High Expectations and High Standards


I readily admit that I am often hard on normal people who don’t understand mental illness.  I also confess to being really tough on people who don’t think before they speak or write something on Facebook or twitter.  But please do understand people were really hard on me for years and always held me to high standards.  My parents were quite demanding perfectionists because they knew their sons were really sharp and talented. Neither my brother or I remember a time when we didn’t know how to read.  And we essentially taught ourselves.  Because they new we had a lot to offer even at a very young age, they never tolerated us not making the honor roll, causing problems for the other kids at school, talking back to anyone, not being involved in school activities, not being involved in church activities, not having a summer job, and being in trouble with school officials and definitely not the law.  I couldn’t stand it when I was growing up, seeing my friends who weren’t pushed hard in school, who weren’t pushed into school activities, who were allowed to voice dissenting opinions from their parents, who weren’t punished for causing problems in school, or who weren’t encouraged to study hard subjects. My brother and I may not have been raised like warriors, but we were raised like scholars.

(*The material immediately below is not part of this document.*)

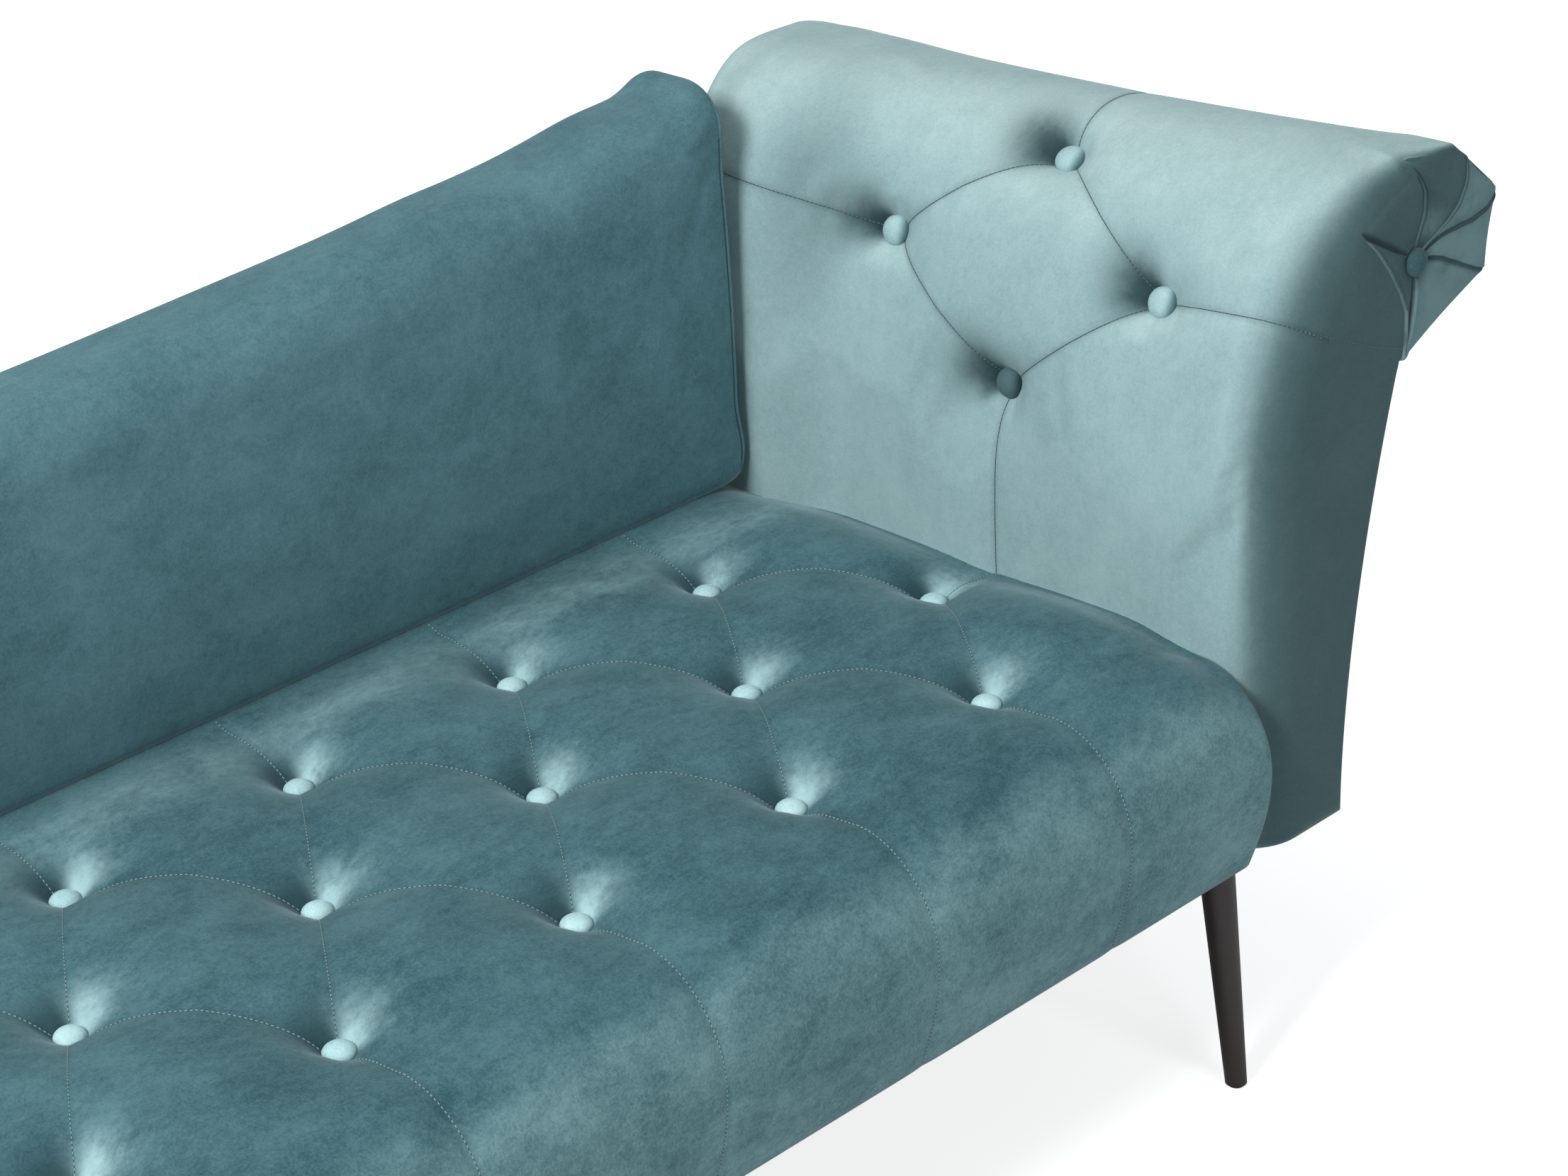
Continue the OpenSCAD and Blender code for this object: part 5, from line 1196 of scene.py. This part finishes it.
def woven(name, warp, weft, pitch):
    """A plain weave read from the object's own coordinates."""
    f = Finish(name, specular_ior_level=0.2)
    x, y, z = f.parts(f.place())
    waves = math.pi / pitch
    cross = x.maths("SINE", x * waves) * x.maths("SINE", (y + z) * waves) * 0.5 + 0.5
    fuzz = f.noise(0.35 / pitch, 3.0, 0.6)
    tint = f.blend(cross, warp, weft)
    tint = f.blend(fuzz * 0.5, tint, darker(warp, 0.5))
    relief = f.bump(cross + fuzz * 0.5, 0.5, pitch * 0.3)
    return f.wear(base_color=tint, roughness=0.85 - 0.2 * fuzz, normal=relief)


def foam_finish():
    f = Finish("foam_cells", specular_ior_level=0.15)
    cells = f.node("ShaderNodeTexVoronoi", None, {"Vector": f.place(), "Scale": 620.0})
    broad = f.noise(18.0, 3.0)
    tint = f.blend(broad, rgb(226, 214, 176), rgb(240, 231, 200))
    tint = f.blend(cells * 0.4, tint, rgb(190, 172, 128))
    return f.wear(base_color=tint, roughness=0.95 - 0.1 * broad, normal=f.bump(cells, 0.5, 0.0008))


def board_finish():
    f = Finish("pressed_board", specular_ior_level=0.25)
    flakes = f.node("ShaderNodeTexVoronoi", None, {"Vector": f.place((1, 1, 2.2)), "Scale": 160.0})
    broad = f.noise(22.0, 4.0)
    tint = f.blend(broad, rgb(118, 84, 56), rgb(150, 112, 78))
    tint = f.blend(flakes * 0.5, tint, rgb(88, 60, 40))
    return f.wear(base_color=tint, roughness=0.7 + 0.2 * broad, normal=f.bump(flakes, 0.3, 0.0004))


def steel_finish():
    f = Finish("zinc_plate", specular_ior_level=0.5)
    spangle = f.noise(180.0, 3.0, 0.6)
    tint = f.blend(spangle, rgb(158, 160, 160), rgb(206, 207, 204))
    relief = f.bump(spangle, 0.1, 0.0002)
    return f.wear(base_color=tint, metallic=0.95, roughness=0.28 + 0.2 * spangle, normal=relief)


def glide_finish():
    f = Finish("glide_felt", sheen_weight=0.3, specular_ior_level=0.2)
    fuzz = f.noise(900.0, 3.0, 0.7)
    tint = f.blend(fuzz, rgb(30, 30, 31), rgb(58, 57, 56))
    return f.wear(base_color=tint, roughness=0.85 + 0.1 * fuzz, normal=f.bump(fuzz, 0.5, 0.0005))


finishes = {
    "timber": timber("beech_frame", rgb(206, 170, 124), rgb(170, 128, 84)),
    "board": board_finish(),
    "webbing": woven("webbing_weave", rgb(38, 36, 34), rgb(112, 98, 76), 0.0034),
    "hessian": woven("hessian_weave", rgb(170, 136, 92), rgb(206, 176, 130), 0.0026),
    "dust_cloth": woven("dust_cloth_weave", rgb(24, 24, 25), rgb(44, 44, 46), 0.0022),
    "foam": foam_finish(),
    "leg_finish": leg_lacquer(),
    "steel": steel_finish(),
    "glide": glide_finish(),
}


# Buttons, set square to the covers at the bottom of their pits
ABOVE_SEAT = 700.0
# How far each kind of button stands out of its pit, the first two in metres
SEAT_LIFT, ARM_LIFT, FAN_LIFT = 0.0044, 0.0056, 4.6
seat_tree, arm_tree = tree_of(seat), tree_of(arm)
seat_spots = laid(seat_tree, [(x, y, ABOVE_SEAT) for x, y in seat_buttons], (0, 0, -1), SEAT_LIFT)
seat_places = [(spot, (0, 0, 1)) for spot in seat_spots]
arm_places = []
for s, y in arm_buttons:
    point, _ = arm_surface(np.array([s - 12.0, s, s + 12.0]), y)
    along = Vector(point[2] - point[0]).normalized()
    normal = Vector((-along.z, 0, along.x))
    arm_places.append((Vector(point[1]) * MM + normal * ARM_LIFT, normal))
button_x, button_z = SCROLL_BUTTON
scroll_places = [
    (Vector((button_x, Y_FRONT - FAN_LIFT, button_z)) * MM, (0, -1, 0)),
    (Vector((button_x - ARM_TAPER, Y_ARM_REAR + FAN_LIFT, button_z)) * MM, (0, 1, 0)),
]
button_run = button_nodes()
button_sets = []
for name, places, node, wide, tall, cloth in (
    ("seat_covered_buttons", seat_places, "seat_buttons", 0.0268, 0.0090, velvet_button),
    ("arm_covered_buttons", arm_places, "arm_buttons", 0.0290, 0.0100, velvet_arm_button),
    ("scroll_covered_buttons", scroll_places, "scroll_buttons", 0.0262, 0.0070, velvet_dark_button),
):
    piece = button_points(name, places)
    run_nodes(piece, button_run, {"Diameter": wide, "Height": tall, "Material": cloth})
    button_sets.append((piece, cloth, node))


# Stitched seams, laid on the finished covers
def between(a, b, trim_a, trim_b):
    """Places about 4 mm apart from a to b, less a trim at each end."""
    length = math.hypot(b[0] - a[0], b[1] - a[1])
    shares = np.linspace(trim_a / length, 1 - trim_b / length, max(4, int(length / 4)))
    return [(a[0] + (b[0] - a[0]) * t, a[1] + (b[1] - a[1]) * t) for t in shares]


def seat_run(a, b, trim_a, trim_b):
    places = between(a, b, trim_a, trim_b)
    return laid(seat_tree, [(x, y, ABOVE_SEAT) for x, y in places], (0, 0, -1))


# Rays from outside find the nose's seams, first turned about its middle and then level
NOSE_MIDDLE, NOSE_LEVEL, OUTSIDE = 372.0, 366.0, 400.0


def nose_run(start, aim):
    """Down the nose from the crest, facing the front or the foot."""
    line = []
    x, y = start
    for a in np.radians(np.linspace(90, 2, 40)):
        way = Vector((aim[0] * math.cos(a), aim[1] * math.cos(a), math.sin(a)))
        line += laid(seat_tree, [Vector((x, y, NOSE_MIDDLE)) + way * OUTSIDE], -way)
    heights = np.linspace(NOSE_LEVEL, Z_UNDER + 3, 30)
    before = [(x + aim[0] * 0.5 * OUTSIDE, y + aim[1] * 0.5 * OUTSIDE, z) for z in heights]
    return line + laid(seat_tree, before, (-aim[0], -aim[1], 0))


def arm_run(a, b, trim_a, trim_b):
    line = []
    for s, y in between(a, b, trim_a, trim_b):
        point, _ = arm_surface(np.array([s]), y)
        spot, normal, _, _ = arm_tree.find_nearest(Vector(point[0]) * MM)
        line.append(spot + normal * 0.0002)
    return line


seat_lines = [seat_run(a, b, 13, 13) for a, b in seat_tied]
for a, b in seat_loose:
    seat_lines.append(seat_run(a, b, 13, 1))
    if b[1] == Y_CREST:
        seat_lines.append(nose_run(b, (0, -1)))
    elif b[0] == X_CREST:
        seat_lines.append(nose_run(b, (-1, 0)))

arm_lines = [arm_run(a, b, 13, 13) for a, b in arm_tied]
arm_lines += [arm_run(a, b, 13, 1) for a, b in arm_loose]
# The seam of the front button goes on over the arm's rounded edge to the neck
ARM_FRONT_SEAM = [(556, 716), (605, 693), (646, 674), (683, 661)]
Y_AHEAD = -420.0
front_line = arm_lines[-2]
turned_in = front_line[-1] / MM
bend = np.array([(turned_in.x, turned_in.z), *ARM_FRONT_SEAM])
course = zip(*read_path(bend, np.linspace(0.02, len(bend) - 1, 60)))
around = laid(arm_tree, [(x, Y_AHEAD, z) for x, z in course], (0, 1, 0))
front_line += [spot for spot in around if spot.y < (Y_FRONT + 30) * MM]

# The seam up the end of the back, where its welt is sunk
edge_x = X_BACK_R - WELT_IN
heights = np.linspace(Z_BED + 20, 800, 120)
edge_starts = [(edge_x - float(end_lean(edge_x, z)), 100.0, z) for z in heights]
edge_line = laid(tree_of(back), edge_starts, (0, 1, 0), 0.0001)
stitch_run = stitch_nodes()
seams = []
for name, runs, colour, thick, shade_line_wide in (
    ("seat_seam_stitches", seat_lines, thread_pale, 0.0010, 0.00036),
    ("back_seam_stitches", [edge_line], thread_dark, 0.0009, 0.0005),
    ("arm_seam_stitches", arm_lines, thread_dark, 0.0010, 0.00042),
):
    piece = run_of_points(name, runs)
    run_nodes(piece, stitch_run, {"Material": colour, "Shade Line Material": shade_line_finish, "Thread": thick,
                                  "Shade Line Radius": shade_line_wide})
    seams.append(piece)


# Soft layers and sheets inside and underneath, made from the plain solids they stand for
def softened(node, name, width, rounds):
    source = frame["nodes"][node]
    b = bmesh.new()
    b.from_mesh(source.data)
    bmesh.ops.remove_doubles(b, verts=b.verts, dist=1e-5)
    bmesh.ops.dissolve_limit(b, angle_limit=0.02, verts=b.verts, edges=b.edges)
    sharp = [e for e in b.edges if len(e.link_faces) == 2 and e.calc_face_angle(0) > 0.6]
    if sharp and width:
        bmesh.ops.bevel(b, geom=sharp, offset=width, segments=rounds, affect="EDGES", profile=0.5,
                        clamp_overlap=True)
    bmesh.ops.recalc_face_normals(b, faces=b.faces)
    mesh = bpy.data.meshes.new(name)
    b.to_mesh(mesh)
    b.free()
    mesh.polygons.foreach_set("use_smooth", [bool(width)] * len(mesh.polygons))
    return add_object(name, mesh)


def dress(piece, material, slot, *nodes):
    if material:
        piece.data.materials.clear()
        piece.data.materials.append(material)
    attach(piece, "root")
    if nodes:
        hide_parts(*nodes)
    return piece


for piece, cloth, node in (
    (seat, velvet_seat, "seat_cover"),
    (arm, velvet_arm, "arm_cover"),
    (back, velvet_back, "back_cover"),
    (scroll_front, velvet_scroll, "scroll_fan_front"),
    (scroll_rear, velvet_scroll, "scroll_fan_rear"),
    (outer_panel, velvet_back, "arm_outer_panel"),
    (rear_panel, velvet_back, "back_rear_panel"),
    *button_sets,
):
    dress(piece, cloth, "velvet", node)
for piece in seams:
    dress(piece, None, "velvet")
for node in ("seat_foam", "arm_foam", "back_foam"):
    block = softened(node, node + "_block", 0.002, 2)
    dress(block, finishes["foam"], "foam", node)


for node, name, slot, cut, under in (
    ("dust_cover", "seat_dust_cloth", "dust_cloth", (0.6854, 1.2631),
     ("front_rail", "rear_rail", "foot_rail")),
    ("arm_dust_cover", "arm_dust_cloth", "dust_cloth", (0.0851, 0.6684), ("arm_lower_rail",)),
    ("hessian_sheet", "hessian_cloth", "hessian", (0.6293, 1.2631),
     ("cross_webbing", "long_webbing")),
):
    cloth = softened(node, name, 0.0, 1)
    dress(cloth, finishes[slot], slot, node)

for part in frame["record"]["subparts"]:
    node = frame["nodes"][part["node"]]
    if not node.hide_render:
        node.data.materials.clear()
        node.data.materials.append(finishes[part["material_slot"]])


# Floor, light and camera
def studio():
    world = bpy.data.worlds.new("studio_air")
    bpy.context.scene.world = world
    world.use_nodes = True
    sky = Nodes(world.node_tree)
    path = sky.node("ShaderNodeLightPath").socket.node.outputs
    rays = ("Is Camera Ray", "Is Glossy Ray", "Is Transmission Ray")
    camera, glossy, through = (Wire(sky, path[name]) for name in rays)
    seen = camera.maths("MAXIMUM", camera, camera.maths("MAXIMUM", glossy, through))
    air = sky.node("ShaderNodeBackground", None, {0: (0.92, 0.96, 1.0, 1.0), 1: 0.16})
    white = sky.node("ShaderNodeBackground", None, {0: (1, 1, 1, 1), 1: 1.0})
    mix = sky.node("ShaderNodeMixShader", None, {0: seen, 1: air, 2: white})
    sky.node("ShaderNodeOutputWorld", None, {0: mix})

    mesh = bpy.data.meshes.new("studio_floor")
    mesh.from_pydata([(-14, -14, 0), (14, -14, 0), (14, 14, 0), (-14, 14, 0)], [], [(0, 1, 2, 3)])
    floor = add_object("studio_floor", mesh)
    paper = bpy.data.materials.new("studio_paper")
    paper.use_nodes = True
    sheet = Nodes(paper.node_tree)
    matt = sheet.node("ShaderNodeBsdfDiffuse", None, {0: (0.80, 0.80, 0.80, 1)})
    power = sheet.node("ShaderNodeLightPath", None, None, "Is Camera Ray") * 0.72
    glow = sheet.node("ShaderNodeEmission", None, {1: power})
    both = sheet.node("ShaderNodeAddShader", None, {0: matt, 1: glow})
    sheet.node("ShaderNodeOutputMaterial", None, {0: both})
    mesh.materials.append(paper)


def lamp(name, place, aim, power, size, colour):
    data = bpy.data.lights.new(name, "AREA")
    data.energy, data.color = power, colour
    data.shape, data.size, data.size_y = "RECTANGLE", size[0], size[1]
    light = add_object(name, data)
    light.location = place
    light.rotation_mode = "QUATERNION"
    light.rotation_quaternion = (Vector(place) - Vector(aim)).to_track_quat("Z", "Y")


studio()
lamp("key_from_foot", (-4.3, -0.7, 4.0), (0.2, 0.0, 0.5), 330, (2.0, 1.6), (1.0, 1.0, 1.0))
lamp("fill_from_front", (-1.0, -5.2, 2.8), (0.0, 0.0, 0.4), 115, (3.0, 2.4), (0.96, 0.98, 1.0))
lamp("top_soft", (0.4, 0.8, 4.6), (0.0, 0.0, 0.4), 40, (3.0, 3.0), (1.0, 1.0, 1.0))


# The photo's camera, fitted to the button grid: its turns in degrees, its focal length and
# the frame's width in pixels, and its place in metres
PHOTO_TURNS, PHOTO_FOCAL, PHOTO_WIDE = (44.0326, 25.6088, -3.2046), 5486.9, 2212
PHOTO_PLACE, SENSOR = (-1.89845, -2.21626, 1.96999), 36.0


def photo_camera():
    yaw, pitch, roll = (math.radians(a) for a in PHOTO_TURNS)
    out = math.cos(pitch)
    ahead = Vector((math.sin(yaw) * out, math.cos(yaw) * out, -math.sin(pitch)))
    level = Vector((math.cos(yaw), -math.sin(yaw), 0))
    rise = level.cross(ahead)
    right = math.cos(roll) * level + math.sin(roll) * rise
    up = -math.sin(roll) * level + math.cos(roll) * rise
    data = bpy.data.cameras.new("photo_camera")
    data.sensor_width, data.lens = SENSOR, PHOTO_FOCAL / PHOTO_WIDE * SENSOR
    data.clip_start, data.clip_end = 0.1, 60
    camera = add_object("photo_camera", data)
    matrix = Matrix((right, up, -ahead)).transposed().to_4x4()
    matrix.translation = Vector(PHOTO_PLACE)
    camera.matrix_world = matrix
    bpy.context.scene.camera = camera


photo_camera()
bpy.context.scene.view_settings.view_transform = "Standard"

And that really didn’t make us very popular with our classmates or town elders when we were growing up.  Our classmates didn’t understand why my brother and I worked so hard in class and not so much in sports.  Our classmates thought us odd that we didn’t attend their beer parties or try to get laid.  Some of the town elders didn’t like us because my brother and I had aspirations of moving out of our village and seeking our fortunes in greener pastures.  I don’t have any animosity toward my hometown as I made a few cool friends I still hear from and became a much better rounded man than had I lived in a large suburb.  I just don’t back there very often because most of my friends (and all of my brother’s friends) no longer live there.  My parents didn’t care if I made the varsity in football as long as I didn’t give the coaches and my teammates any problems.  My parents didn’t care that my brother was the slowest runner in his class because he was doing well in his classes and had aspirations of going on to do something good with his life.  And he did.  He’s an engineer making excellent money, married to a brilliant woman who also is an engineer, and they have four extremely smart kids.  My brother and his wife are making sure those kids are held accountable and have high standards too.  And I can tell it’s starting to pay off for those kids and they aren’t even teenagers yet.

Expectations and accountability can make all the difference in the world.  For the first few years of my mental illness diagnosis, I was a little bitter at times that I was held to such high standards, did everything right, and still wound up with a severe mental illness that destroyed my ability to hold a career or raise a family.  For the first few years I was tormented by stories of people like John Nash, Abraham Lincoln, Helen Keller, etc. that achieved great deals in spite of their problems and handicaps.  I used to think if they can do it, why can’t I?  But I now acknowledge that I don’t have to be a Nobel Prize winning scientist, or a great teacher, or a great difference maker who completely changed history to live a decent life as a man with schizophrenia.  From statistics I’ve seen, anywhere from 20 to 40 percent of people with schizophrenia attempt suicide at least once.  I haven’t gotten to that point even after having problems since age seventeen.  A significant percentage of homeless people are mentally ill people, so I’m probably doing something right because I have my own apartment and have  never missed a rent payment. Some of the normals I’m tough with on occasion can’t claim even that.  I held employment for several years, if for no other reason just to prove I could even with schizophrenia.  Many schizophrenics can’t claim that.

I am convinced the reason I am doing alright with my schizophrenia is that I was held accountable and held to a high standard even as a little child.  I have to think that carried over into adulthood even with a mental illness.  Perhaps that is why I am so active with this blog, because I have expectations that won’t allow me to not communicate to others when I obviously can tell people about my experiences with schizophrenia.  I have the expectation that I won’t allow my mind go to rot, mental illness or no.  I have the expectation that I won’t allow my mental illness, as tragic as it is, to be pointless and meaningless.  That’s the joy and glory of having expectations and standards.  And I confess it is sometimes a little annoying when others don’t hold themselves to similar standards.  But I was held to standards and I am grateful every day because of it.  It might have even saved my life without me ever knowing it.